Aim:
Below is a listing; restate from it, character for character, the lines beginning at the line holding "hide_parts(node)" and ending at the line holding "FLOOR_GLOW = 0.44", both included.

Collected data:
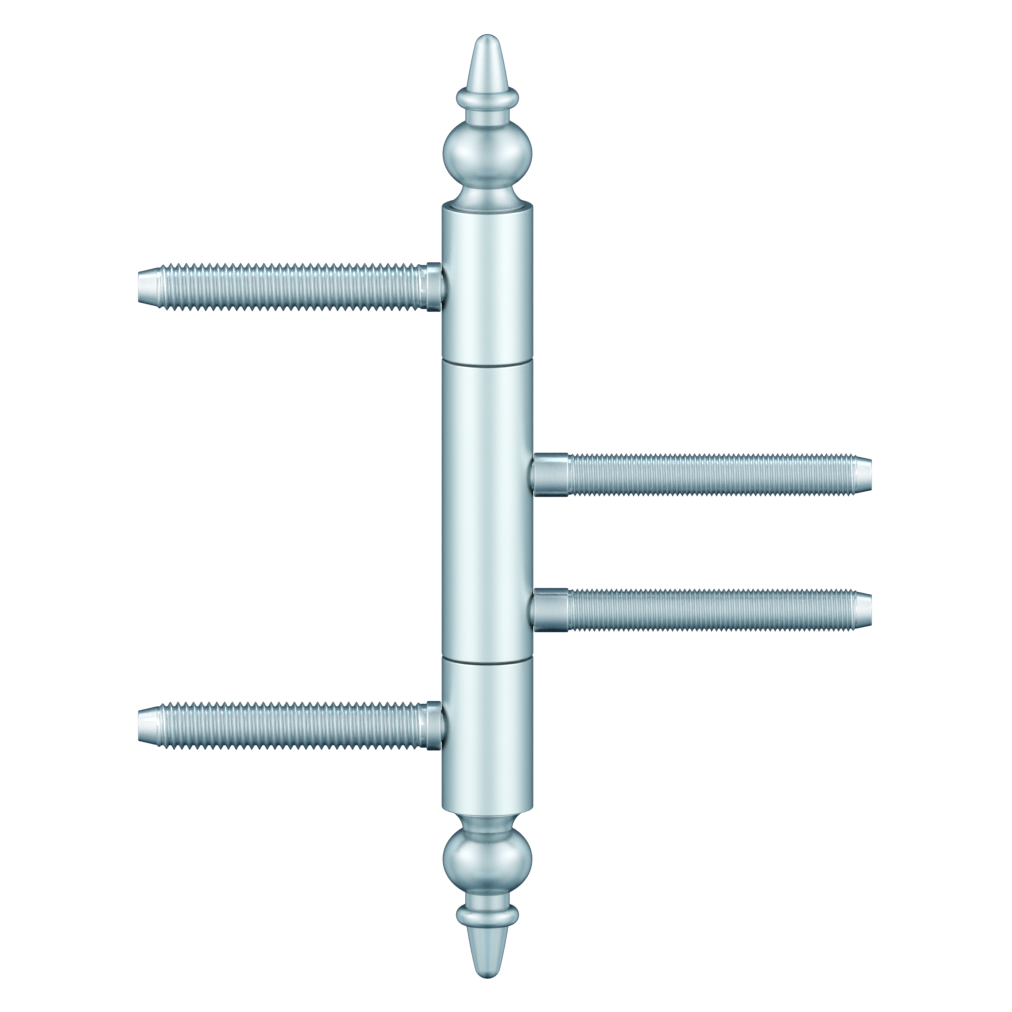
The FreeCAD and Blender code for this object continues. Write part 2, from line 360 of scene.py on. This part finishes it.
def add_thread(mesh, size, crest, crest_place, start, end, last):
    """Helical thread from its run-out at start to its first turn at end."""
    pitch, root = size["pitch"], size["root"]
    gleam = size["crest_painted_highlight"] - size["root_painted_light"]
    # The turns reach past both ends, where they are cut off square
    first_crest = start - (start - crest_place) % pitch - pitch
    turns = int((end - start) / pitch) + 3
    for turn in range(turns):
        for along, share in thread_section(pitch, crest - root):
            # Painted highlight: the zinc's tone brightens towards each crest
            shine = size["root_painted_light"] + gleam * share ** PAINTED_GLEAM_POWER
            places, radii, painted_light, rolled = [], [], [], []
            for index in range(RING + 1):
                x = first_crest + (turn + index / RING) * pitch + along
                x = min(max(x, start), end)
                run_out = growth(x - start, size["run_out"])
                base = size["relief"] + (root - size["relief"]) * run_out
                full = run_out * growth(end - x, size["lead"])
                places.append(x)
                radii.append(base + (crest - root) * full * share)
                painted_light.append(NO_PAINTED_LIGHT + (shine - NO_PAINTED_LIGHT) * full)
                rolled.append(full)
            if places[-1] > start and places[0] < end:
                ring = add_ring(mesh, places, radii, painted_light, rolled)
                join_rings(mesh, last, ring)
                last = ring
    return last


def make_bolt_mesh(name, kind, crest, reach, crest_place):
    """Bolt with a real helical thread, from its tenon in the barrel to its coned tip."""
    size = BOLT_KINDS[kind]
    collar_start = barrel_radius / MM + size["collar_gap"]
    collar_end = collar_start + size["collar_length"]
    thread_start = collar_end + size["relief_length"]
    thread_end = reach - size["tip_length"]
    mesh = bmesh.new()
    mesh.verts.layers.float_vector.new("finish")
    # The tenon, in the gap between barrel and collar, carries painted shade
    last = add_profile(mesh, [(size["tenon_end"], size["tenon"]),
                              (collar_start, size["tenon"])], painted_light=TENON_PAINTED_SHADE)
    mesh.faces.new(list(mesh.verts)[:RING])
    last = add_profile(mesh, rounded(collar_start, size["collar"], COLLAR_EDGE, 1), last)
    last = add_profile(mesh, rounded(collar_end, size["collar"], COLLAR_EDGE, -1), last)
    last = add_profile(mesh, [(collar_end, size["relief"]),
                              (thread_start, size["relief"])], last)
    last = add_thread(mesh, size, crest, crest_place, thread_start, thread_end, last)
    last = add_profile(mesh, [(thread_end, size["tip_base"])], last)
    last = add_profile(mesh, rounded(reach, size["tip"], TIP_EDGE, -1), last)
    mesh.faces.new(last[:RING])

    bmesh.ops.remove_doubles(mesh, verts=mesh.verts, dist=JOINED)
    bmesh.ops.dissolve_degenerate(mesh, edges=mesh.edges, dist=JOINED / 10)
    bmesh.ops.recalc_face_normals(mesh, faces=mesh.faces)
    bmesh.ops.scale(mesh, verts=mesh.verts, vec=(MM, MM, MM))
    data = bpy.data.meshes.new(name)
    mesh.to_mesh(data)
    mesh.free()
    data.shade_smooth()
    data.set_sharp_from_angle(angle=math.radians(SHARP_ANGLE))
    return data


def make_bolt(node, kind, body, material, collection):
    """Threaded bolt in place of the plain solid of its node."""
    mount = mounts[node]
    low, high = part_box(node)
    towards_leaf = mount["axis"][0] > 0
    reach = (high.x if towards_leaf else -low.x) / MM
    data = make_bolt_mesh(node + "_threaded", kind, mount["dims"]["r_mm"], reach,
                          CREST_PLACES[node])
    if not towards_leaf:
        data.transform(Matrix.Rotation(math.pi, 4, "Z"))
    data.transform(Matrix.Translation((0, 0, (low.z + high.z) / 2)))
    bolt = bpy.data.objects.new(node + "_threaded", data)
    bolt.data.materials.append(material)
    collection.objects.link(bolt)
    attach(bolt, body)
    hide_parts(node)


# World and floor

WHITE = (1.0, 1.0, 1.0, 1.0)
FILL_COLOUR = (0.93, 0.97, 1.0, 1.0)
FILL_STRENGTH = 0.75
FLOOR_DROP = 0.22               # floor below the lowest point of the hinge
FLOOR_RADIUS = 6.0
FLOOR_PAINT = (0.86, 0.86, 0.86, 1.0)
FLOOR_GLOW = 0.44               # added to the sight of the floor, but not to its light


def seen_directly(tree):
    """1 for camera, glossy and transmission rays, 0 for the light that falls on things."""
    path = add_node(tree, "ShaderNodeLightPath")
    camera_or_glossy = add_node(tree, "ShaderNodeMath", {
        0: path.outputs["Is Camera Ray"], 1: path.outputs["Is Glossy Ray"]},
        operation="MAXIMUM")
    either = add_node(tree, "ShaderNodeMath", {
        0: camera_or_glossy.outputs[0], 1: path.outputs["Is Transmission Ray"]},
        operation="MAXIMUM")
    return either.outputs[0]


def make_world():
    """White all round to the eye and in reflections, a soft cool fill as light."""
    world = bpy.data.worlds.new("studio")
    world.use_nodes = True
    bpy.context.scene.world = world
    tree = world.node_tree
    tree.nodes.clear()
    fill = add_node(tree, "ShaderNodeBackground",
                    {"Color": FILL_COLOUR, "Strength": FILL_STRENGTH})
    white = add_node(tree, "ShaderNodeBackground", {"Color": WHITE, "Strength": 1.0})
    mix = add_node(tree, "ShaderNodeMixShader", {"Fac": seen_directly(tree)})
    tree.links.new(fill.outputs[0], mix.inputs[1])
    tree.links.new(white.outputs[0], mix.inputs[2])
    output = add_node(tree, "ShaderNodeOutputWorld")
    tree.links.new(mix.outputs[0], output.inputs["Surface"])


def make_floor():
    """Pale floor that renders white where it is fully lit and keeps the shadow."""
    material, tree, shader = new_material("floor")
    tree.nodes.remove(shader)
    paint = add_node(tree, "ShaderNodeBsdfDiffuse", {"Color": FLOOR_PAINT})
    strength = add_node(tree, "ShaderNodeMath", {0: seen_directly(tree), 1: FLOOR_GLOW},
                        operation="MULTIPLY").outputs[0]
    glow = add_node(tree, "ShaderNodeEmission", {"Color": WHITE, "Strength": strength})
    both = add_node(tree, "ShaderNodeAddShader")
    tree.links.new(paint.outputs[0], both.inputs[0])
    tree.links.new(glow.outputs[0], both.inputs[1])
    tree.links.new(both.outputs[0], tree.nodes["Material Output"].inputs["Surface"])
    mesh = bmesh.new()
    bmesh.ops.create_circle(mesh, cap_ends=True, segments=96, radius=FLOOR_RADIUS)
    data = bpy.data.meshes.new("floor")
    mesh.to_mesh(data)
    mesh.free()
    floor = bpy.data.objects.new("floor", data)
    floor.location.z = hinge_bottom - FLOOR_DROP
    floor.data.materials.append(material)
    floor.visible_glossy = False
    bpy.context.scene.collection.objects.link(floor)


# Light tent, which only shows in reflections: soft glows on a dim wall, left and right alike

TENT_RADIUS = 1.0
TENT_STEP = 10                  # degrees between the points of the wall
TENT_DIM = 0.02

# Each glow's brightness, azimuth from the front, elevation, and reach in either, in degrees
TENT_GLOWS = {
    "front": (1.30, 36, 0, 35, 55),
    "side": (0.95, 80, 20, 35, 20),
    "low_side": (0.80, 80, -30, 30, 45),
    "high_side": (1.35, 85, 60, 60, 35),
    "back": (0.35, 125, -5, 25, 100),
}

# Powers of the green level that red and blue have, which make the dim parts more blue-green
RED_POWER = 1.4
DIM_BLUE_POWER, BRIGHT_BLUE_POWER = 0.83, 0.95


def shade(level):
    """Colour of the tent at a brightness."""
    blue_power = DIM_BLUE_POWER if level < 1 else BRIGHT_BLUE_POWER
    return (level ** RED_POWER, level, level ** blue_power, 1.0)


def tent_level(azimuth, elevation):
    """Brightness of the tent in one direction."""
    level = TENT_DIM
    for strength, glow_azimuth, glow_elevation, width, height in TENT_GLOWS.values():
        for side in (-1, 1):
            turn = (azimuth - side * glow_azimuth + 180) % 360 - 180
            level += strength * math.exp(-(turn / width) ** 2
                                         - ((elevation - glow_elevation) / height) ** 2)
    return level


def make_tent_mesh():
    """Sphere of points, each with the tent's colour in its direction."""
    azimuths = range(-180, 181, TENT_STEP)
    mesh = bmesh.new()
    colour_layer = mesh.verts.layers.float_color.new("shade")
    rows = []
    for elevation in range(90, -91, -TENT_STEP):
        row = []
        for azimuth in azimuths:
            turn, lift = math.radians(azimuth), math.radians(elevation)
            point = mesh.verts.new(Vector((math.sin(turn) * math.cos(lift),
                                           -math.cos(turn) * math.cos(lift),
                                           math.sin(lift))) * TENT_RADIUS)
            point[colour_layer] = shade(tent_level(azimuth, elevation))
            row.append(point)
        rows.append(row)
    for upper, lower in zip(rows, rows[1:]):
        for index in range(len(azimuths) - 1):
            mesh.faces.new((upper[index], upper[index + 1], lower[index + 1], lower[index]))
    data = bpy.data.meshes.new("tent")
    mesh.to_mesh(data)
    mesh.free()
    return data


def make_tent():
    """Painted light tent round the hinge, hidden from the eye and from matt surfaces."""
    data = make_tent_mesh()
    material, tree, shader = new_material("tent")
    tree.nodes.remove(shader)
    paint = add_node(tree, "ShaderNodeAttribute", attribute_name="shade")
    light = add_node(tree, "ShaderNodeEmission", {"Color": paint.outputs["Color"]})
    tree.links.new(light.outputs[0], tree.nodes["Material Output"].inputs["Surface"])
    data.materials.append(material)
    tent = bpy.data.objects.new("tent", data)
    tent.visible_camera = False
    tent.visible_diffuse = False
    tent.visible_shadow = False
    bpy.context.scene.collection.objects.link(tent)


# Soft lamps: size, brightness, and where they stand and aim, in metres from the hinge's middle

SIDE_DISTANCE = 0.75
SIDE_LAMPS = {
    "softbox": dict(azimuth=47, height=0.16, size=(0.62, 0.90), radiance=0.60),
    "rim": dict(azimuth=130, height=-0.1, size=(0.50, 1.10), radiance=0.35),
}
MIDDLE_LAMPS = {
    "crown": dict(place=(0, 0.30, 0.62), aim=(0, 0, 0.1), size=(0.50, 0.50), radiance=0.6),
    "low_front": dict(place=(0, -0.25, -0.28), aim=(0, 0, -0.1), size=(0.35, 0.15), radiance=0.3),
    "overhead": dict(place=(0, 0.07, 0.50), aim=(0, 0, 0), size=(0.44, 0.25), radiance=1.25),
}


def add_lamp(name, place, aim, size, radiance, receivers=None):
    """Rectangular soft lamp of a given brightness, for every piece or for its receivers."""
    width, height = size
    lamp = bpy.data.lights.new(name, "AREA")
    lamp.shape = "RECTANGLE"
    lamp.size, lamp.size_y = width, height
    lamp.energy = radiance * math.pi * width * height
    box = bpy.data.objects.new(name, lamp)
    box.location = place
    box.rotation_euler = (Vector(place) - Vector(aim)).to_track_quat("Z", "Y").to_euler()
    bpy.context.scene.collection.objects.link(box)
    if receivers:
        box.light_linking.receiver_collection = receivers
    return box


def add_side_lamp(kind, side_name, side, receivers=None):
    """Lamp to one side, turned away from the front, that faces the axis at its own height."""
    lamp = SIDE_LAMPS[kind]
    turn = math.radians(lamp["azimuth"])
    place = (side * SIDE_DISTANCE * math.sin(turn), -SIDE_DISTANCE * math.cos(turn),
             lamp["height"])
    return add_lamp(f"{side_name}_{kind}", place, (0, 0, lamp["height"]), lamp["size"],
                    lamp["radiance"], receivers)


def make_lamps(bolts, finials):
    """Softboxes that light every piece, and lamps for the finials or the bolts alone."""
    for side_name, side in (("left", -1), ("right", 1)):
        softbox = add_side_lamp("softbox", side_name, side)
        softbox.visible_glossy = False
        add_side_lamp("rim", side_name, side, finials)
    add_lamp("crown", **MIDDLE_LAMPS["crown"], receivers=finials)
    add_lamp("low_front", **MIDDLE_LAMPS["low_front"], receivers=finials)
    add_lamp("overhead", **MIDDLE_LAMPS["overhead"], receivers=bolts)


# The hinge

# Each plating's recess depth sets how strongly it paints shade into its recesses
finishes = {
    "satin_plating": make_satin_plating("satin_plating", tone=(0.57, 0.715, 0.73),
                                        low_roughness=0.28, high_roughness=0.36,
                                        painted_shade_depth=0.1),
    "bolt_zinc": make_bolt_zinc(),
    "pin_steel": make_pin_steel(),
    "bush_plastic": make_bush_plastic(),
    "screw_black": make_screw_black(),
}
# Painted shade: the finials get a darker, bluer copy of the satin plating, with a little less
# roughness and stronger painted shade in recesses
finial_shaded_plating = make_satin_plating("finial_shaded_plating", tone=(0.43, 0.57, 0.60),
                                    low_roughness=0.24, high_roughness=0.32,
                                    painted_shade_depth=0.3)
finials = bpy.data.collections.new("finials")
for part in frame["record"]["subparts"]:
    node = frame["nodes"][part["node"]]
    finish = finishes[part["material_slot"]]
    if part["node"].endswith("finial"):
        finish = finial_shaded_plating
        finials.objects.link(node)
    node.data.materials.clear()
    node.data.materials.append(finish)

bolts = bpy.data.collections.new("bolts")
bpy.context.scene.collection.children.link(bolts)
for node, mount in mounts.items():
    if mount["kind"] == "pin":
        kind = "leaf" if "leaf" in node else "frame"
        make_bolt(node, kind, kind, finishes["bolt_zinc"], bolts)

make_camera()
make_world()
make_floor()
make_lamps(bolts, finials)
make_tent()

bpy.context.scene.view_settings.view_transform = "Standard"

Problem solution:
    hide_parts(node)


# World and floor

WHITE = (1.0, 1.0, 1.0, 1.0)
FILL_COLOUR = (0.93, 0.97, 1.0, 1.0)
FILL_STRENGTH = 0.75
FLOOR_DROP = 0.22               # floor below the lowest point of the hinge
FLOOR_RADIUS = 6.0
FLOOR_PAINT = (0.86, 0.86, 0.86, 1.0)
FLOOR_GLOW = 0.44               # added to the sight of the floor, but not to its light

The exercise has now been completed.